Exercise materials:
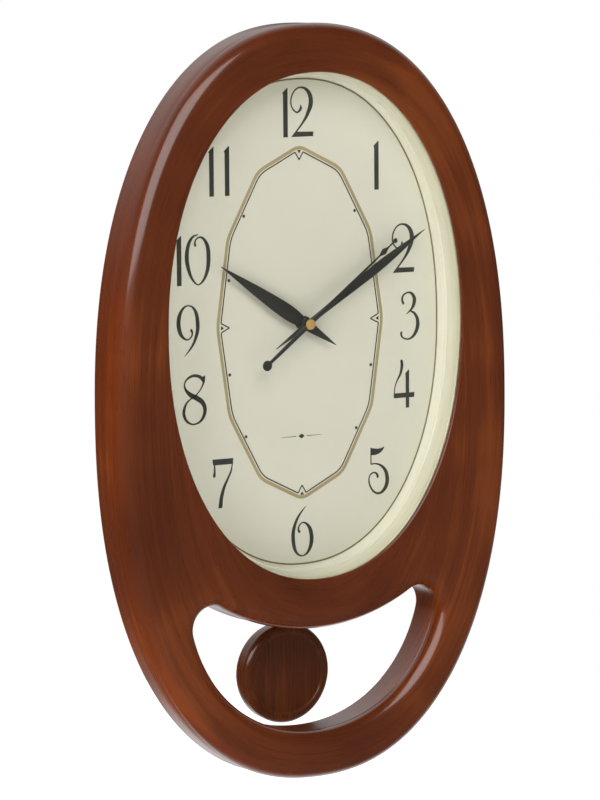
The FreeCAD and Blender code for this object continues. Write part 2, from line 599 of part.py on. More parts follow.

==

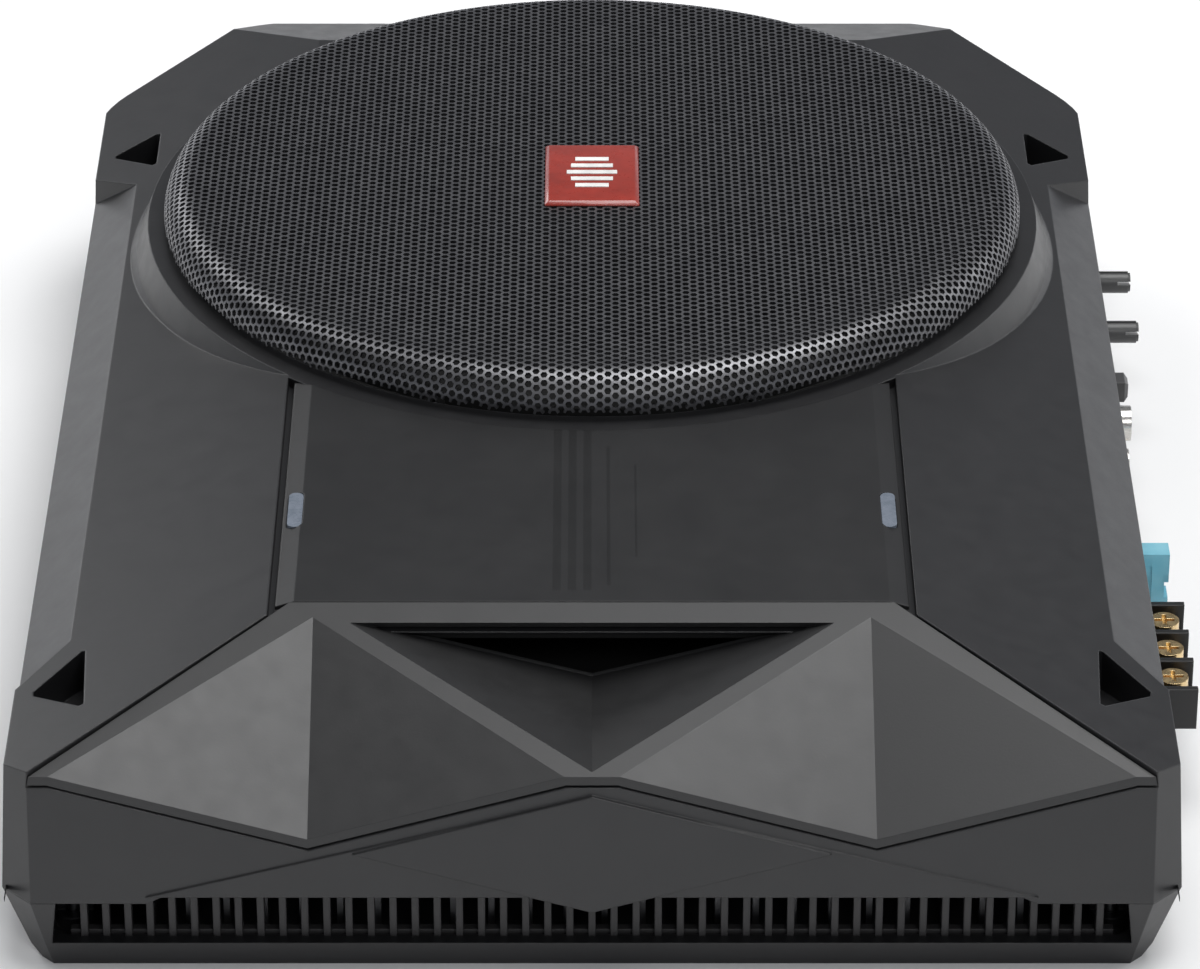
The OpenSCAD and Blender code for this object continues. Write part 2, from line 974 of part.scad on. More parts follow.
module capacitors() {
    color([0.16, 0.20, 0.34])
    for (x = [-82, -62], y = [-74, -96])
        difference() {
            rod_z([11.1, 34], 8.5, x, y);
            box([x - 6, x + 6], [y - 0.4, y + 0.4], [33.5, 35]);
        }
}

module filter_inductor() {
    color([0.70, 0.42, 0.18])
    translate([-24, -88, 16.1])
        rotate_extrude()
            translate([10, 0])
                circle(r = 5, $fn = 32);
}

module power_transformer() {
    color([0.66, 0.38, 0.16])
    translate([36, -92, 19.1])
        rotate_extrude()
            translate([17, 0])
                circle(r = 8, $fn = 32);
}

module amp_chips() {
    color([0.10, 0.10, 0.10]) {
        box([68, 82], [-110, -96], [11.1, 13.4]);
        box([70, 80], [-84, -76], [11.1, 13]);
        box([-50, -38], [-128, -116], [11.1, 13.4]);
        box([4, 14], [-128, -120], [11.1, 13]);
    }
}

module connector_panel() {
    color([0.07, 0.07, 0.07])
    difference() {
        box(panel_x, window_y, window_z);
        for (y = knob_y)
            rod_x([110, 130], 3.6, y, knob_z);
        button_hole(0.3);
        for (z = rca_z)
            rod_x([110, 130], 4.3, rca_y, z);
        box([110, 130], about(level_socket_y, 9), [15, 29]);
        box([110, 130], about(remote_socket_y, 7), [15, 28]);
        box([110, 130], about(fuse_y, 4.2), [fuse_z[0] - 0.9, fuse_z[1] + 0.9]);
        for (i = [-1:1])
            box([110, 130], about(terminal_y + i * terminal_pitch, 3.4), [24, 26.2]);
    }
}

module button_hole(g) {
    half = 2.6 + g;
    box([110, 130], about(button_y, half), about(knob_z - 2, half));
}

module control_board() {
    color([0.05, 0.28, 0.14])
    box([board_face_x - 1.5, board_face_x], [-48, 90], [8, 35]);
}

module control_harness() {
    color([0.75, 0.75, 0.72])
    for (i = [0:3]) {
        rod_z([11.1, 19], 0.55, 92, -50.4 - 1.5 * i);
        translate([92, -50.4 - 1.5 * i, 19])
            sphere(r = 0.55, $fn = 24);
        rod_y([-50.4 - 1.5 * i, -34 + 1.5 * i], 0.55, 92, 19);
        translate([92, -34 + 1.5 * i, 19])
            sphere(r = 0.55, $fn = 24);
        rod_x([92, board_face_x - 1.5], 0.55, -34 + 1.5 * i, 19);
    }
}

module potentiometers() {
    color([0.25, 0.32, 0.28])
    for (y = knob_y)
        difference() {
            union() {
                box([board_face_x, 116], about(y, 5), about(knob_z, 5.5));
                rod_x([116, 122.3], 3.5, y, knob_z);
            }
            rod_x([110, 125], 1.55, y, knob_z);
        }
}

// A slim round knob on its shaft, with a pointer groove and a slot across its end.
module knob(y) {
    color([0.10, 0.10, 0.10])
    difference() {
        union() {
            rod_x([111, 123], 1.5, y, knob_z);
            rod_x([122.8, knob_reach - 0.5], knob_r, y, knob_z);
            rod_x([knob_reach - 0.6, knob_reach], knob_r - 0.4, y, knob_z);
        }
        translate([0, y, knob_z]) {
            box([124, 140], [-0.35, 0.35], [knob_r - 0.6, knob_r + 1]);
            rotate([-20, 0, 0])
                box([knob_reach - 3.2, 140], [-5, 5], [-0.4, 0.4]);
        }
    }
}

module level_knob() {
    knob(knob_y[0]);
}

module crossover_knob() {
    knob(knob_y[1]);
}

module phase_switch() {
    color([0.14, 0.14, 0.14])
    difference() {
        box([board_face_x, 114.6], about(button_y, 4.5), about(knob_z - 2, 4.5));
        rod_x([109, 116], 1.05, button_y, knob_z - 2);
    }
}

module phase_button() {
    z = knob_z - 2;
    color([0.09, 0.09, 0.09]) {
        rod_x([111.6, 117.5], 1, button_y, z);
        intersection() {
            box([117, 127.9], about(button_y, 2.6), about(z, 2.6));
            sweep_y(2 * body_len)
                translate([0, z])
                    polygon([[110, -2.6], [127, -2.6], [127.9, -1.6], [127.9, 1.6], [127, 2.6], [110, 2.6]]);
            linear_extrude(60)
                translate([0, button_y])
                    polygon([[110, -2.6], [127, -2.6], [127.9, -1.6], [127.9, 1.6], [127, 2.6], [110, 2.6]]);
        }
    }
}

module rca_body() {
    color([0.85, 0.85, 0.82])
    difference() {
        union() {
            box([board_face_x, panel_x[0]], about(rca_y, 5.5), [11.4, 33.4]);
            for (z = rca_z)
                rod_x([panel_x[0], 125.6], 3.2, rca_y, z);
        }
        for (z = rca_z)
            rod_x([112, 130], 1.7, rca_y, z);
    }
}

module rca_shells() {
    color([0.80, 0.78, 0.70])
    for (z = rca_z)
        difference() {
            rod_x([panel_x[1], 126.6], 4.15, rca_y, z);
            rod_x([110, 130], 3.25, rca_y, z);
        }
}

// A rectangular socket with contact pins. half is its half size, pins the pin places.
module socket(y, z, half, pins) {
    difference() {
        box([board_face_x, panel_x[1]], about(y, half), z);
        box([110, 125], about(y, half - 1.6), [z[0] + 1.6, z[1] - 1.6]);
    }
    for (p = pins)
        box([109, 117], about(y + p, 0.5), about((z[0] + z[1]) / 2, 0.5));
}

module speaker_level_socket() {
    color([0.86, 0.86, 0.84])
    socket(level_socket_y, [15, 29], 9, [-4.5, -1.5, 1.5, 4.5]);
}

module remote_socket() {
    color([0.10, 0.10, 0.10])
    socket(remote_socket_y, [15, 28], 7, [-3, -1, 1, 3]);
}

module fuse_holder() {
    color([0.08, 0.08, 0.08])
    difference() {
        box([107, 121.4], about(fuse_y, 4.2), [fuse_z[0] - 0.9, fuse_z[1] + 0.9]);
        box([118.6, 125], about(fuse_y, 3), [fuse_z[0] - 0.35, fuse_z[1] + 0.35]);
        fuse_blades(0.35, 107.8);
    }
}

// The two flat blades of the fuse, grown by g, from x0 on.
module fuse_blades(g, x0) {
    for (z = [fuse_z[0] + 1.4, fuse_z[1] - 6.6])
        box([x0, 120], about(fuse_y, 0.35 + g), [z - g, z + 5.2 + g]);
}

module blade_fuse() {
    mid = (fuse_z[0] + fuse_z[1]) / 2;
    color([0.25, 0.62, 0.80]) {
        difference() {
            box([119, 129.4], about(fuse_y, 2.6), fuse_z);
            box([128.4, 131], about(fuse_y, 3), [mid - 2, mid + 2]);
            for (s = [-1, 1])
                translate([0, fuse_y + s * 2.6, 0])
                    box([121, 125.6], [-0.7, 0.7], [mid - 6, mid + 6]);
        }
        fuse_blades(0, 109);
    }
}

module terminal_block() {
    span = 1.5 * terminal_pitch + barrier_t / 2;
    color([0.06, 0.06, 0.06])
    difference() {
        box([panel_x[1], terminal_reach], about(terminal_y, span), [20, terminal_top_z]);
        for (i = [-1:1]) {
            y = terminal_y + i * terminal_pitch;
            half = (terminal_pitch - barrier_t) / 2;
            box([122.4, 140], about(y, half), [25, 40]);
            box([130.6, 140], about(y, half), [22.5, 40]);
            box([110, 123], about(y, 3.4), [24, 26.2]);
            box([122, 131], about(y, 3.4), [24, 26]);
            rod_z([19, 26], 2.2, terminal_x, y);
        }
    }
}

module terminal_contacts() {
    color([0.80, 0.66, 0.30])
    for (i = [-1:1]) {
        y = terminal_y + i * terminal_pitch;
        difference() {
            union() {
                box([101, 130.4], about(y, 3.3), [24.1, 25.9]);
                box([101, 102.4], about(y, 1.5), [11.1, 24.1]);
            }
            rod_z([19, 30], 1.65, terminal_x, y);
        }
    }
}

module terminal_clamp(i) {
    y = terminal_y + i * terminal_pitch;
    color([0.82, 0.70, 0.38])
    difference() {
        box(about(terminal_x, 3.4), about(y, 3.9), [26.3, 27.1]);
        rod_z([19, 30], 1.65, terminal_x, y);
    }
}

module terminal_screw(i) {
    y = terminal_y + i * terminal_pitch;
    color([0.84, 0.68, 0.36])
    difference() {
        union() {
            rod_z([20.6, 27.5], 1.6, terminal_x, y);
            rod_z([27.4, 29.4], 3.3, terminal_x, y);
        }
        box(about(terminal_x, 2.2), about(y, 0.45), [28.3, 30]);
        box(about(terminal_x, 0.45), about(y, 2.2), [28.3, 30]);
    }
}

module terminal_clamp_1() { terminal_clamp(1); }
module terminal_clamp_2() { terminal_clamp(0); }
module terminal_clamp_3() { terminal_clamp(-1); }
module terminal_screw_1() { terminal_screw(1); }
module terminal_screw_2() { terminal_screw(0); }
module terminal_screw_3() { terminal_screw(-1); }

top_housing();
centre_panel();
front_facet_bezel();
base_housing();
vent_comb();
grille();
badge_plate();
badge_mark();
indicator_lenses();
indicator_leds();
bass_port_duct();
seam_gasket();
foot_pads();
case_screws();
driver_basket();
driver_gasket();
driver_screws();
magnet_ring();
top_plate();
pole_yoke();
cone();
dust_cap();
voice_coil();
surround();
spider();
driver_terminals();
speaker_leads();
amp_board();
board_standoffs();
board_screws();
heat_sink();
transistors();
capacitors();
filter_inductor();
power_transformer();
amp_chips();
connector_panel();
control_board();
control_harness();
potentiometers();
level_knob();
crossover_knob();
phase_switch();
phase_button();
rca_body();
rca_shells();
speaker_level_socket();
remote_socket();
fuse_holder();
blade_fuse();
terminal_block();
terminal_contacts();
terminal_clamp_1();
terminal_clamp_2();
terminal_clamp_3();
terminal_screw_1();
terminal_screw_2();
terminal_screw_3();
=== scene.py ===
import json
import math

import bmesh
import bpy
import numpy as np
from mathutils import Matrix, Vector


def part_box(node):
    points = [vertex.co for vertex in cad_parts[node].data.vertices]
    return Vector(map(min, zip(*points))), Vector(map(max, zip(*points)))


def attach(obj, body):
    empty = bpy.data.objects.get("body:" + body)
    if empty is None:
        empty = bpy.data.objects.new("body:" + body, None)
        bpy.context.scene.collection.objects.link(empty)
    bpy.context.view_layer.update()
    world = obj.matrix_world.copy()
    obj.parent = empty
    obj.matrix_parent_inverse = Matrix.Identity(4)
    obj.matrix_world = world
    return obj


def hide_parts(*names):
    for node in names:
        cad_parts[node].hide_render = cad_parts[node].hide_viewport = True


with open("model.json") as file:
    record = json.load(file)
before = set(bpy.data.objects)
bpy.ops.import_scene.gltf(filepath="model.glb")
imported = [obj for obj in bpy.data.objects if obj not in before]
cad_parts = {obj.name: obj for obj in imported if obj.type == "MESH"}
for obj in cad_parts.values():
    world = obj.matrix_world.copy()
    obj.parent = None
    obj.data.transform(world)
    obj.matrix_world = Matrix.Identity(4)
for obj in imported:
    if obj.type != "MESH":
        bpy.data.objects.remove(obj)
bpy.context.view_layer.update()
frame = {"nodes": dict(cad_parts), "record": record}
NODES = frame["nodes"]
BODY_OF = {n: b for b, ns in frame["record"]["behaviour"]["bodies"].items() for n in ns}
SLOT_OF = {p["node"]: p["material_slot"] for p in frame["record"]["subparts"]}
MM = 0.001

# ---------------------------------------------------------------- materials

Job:
Collect the lines that hold "continues".

Final result:
The FreeCAD and Blender code for this object continues. Write part 2, from line 599 of part.py on. More parts follow.
The OpenSCAD and Blender code for this object continues. Write part 2, from line 974 of part.scad on. More parts follow.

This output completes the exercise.